Consideration of the causal pathways through which obesity increases mortality is important. Body mass index itself is affected by dietary intake and physical activity levels, which may affect health in ways mediated by body mass index or independent of it. According to the most recent clinical guidelines for cardiovascular risk reduction, most of the risk of cardiovascular disease caused by obesity is thought to be mediated through traditional risk factors such as diabetes, cholesterol, and hypertension.⁶ Thus, the guidelines do not incorporate obesity as an independent factor in which to estimate risk of cardiovascular disease. Calculating obesity-related deaths without accounting for other cardiovascular risk factors, as has been done in previous studies,^{3 - 5} assumes a consistent relationship between obesity and these mediating risk factors. However, in the study by Gregg et al² in this issue of JAMA, analysis of representative samples of Americans show that the association of obesity and other cardiovascular risk factors has changed over the past 40 years. Obese persons now smoke less and have lower cholesterol levels and lower blood pressure. Although mortality outcomes are not evaluated in the study by Gregg et al,² because of interactions between risk factors, this across-the-board decrease in risk factors across all weight groups could translate to a lowering of the elevated risk of death associated with obesity.

However, other gaps in current knowledge about health risks of obesity might temper this possibility. Most deaths occur among older persons, whose weight during old age may or may not reflect weight throughout their entire lifetime. Studies evaluating risks of obesity usually assess weight at a single point in time rather than throughout life. Knowledge is not complete regarding the health effects of differing lifetime trajectories of body weight. Many studies have shown that obesity among children and adolescents is increasing.⁷ Younger age of onset of obesity may result in a longer duration of obesity throughout life, which may increase obesity-related mortality. Many other issues complicate the assessment of obesity-related disease, including choice of statistical techniques and choice of study populations in which to calculate mortality risks, to name a few issues.

Complicating the task even further is the basic issue of numerical uncertainty, caused by the need to estimate many numbers from so many different data sources. An important and possibly overlooked contribution by the study by Flegal et al¹ is the formal calculation of confidence intervals around the estimate of obesity-related deaths. When relative risk estimates are only modestly elevated, as in the case of obesity, very small changes in the relative risk translate to large differences in the population-attributable fraction.⁸ Thus, it should come as no surprise that the 95% confidence interval around the estimate of 112 000 deaths ranges from 54 000 to 170 000, greater than a 3-fold difference reflected within the range. Although the other studies^{3 ,5} that previously estimated obesity-attributable death did not include confidence intervals, the estimates from those studies should be assumed to have underlying uncertainty at least as great.

These studies and their disparate findings highlight the importance of continuing to develop more rigorous approaches for estimating obesity-attributable deaths.
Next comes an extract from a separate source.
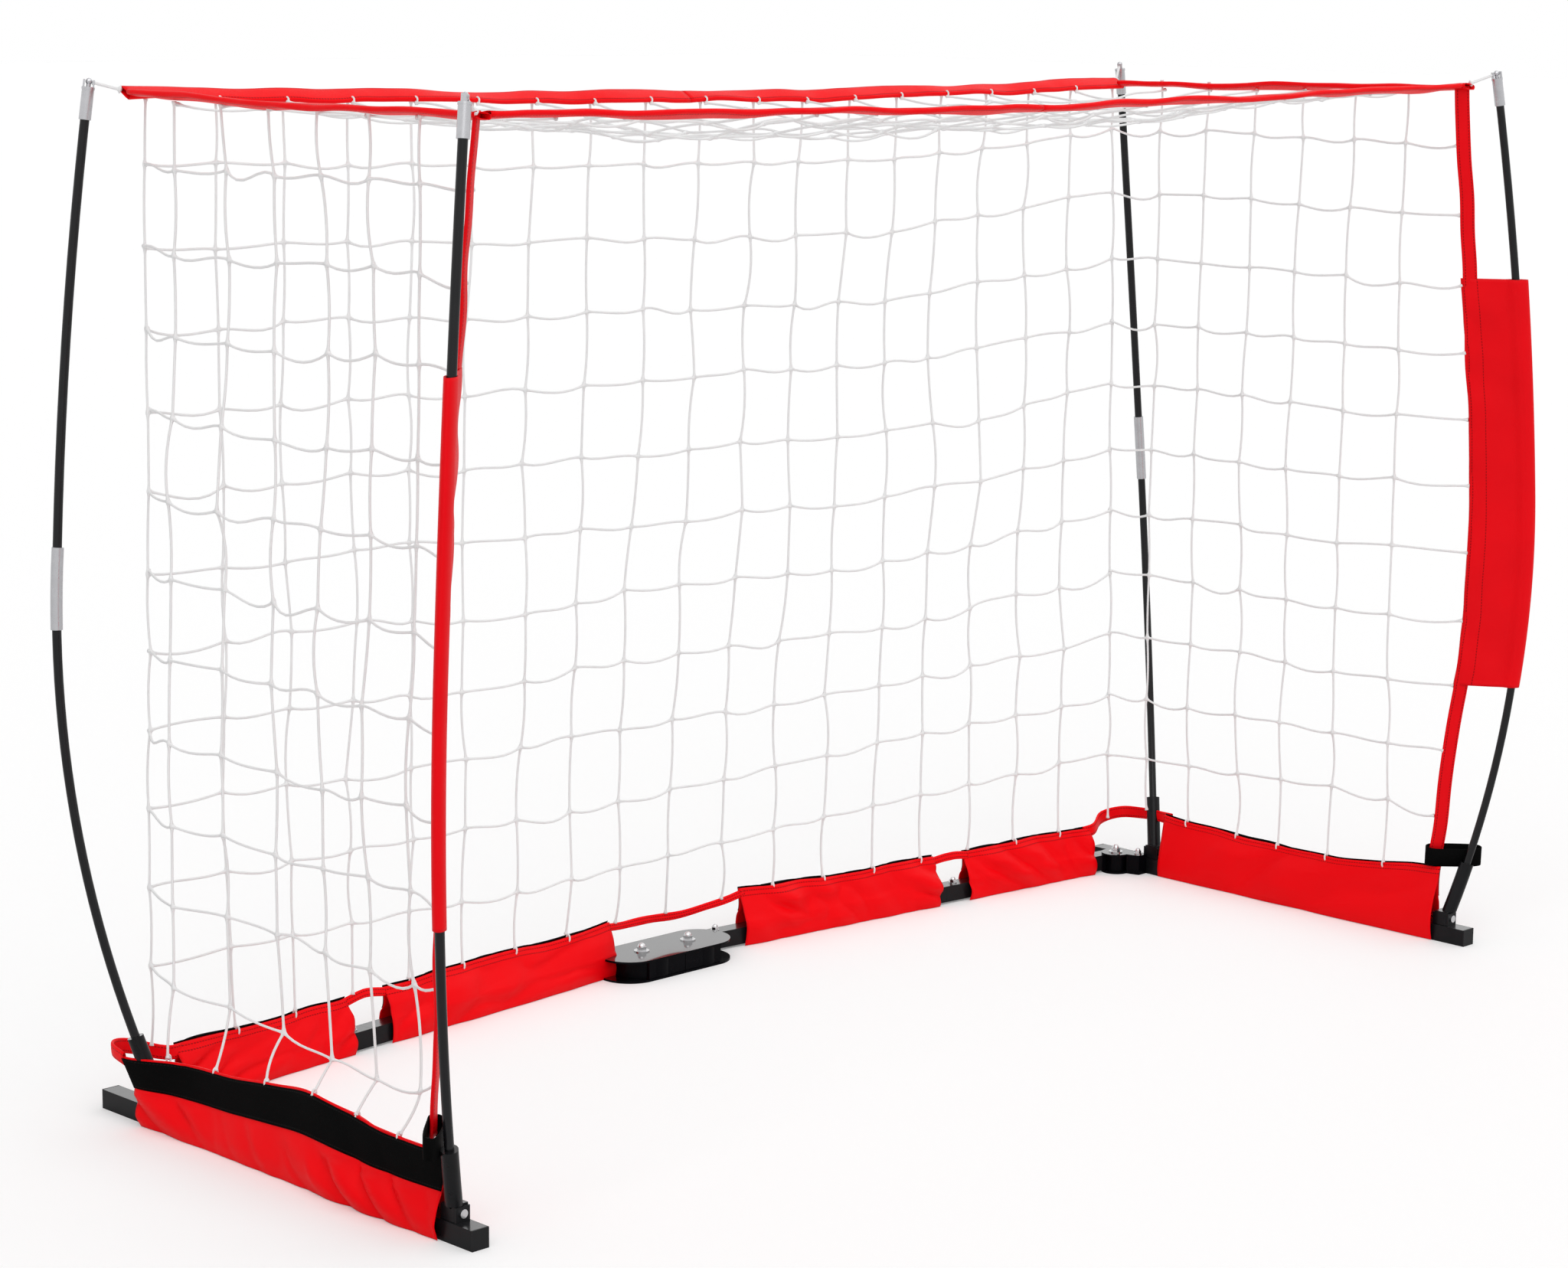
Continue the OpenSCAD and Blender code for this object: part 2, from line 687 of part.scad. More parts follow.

Ultimately, though, it may be possible to gain a better and more realistic understanding of the preventable disease burden caused by obesity by evaluating public health and individual programs designed to both prevent and treat obesity, such as diet and exercise programs. Such programs should also be evaluated for their ability to reduce disease and morbidity in addition to effects on body weight, for there may be additional benefits (or possible risks). With sufficient knowledge of the effectiveness and required resources of these programs, it will be possible to make rational decisions regarding the best way to maintain and improve the health of the public.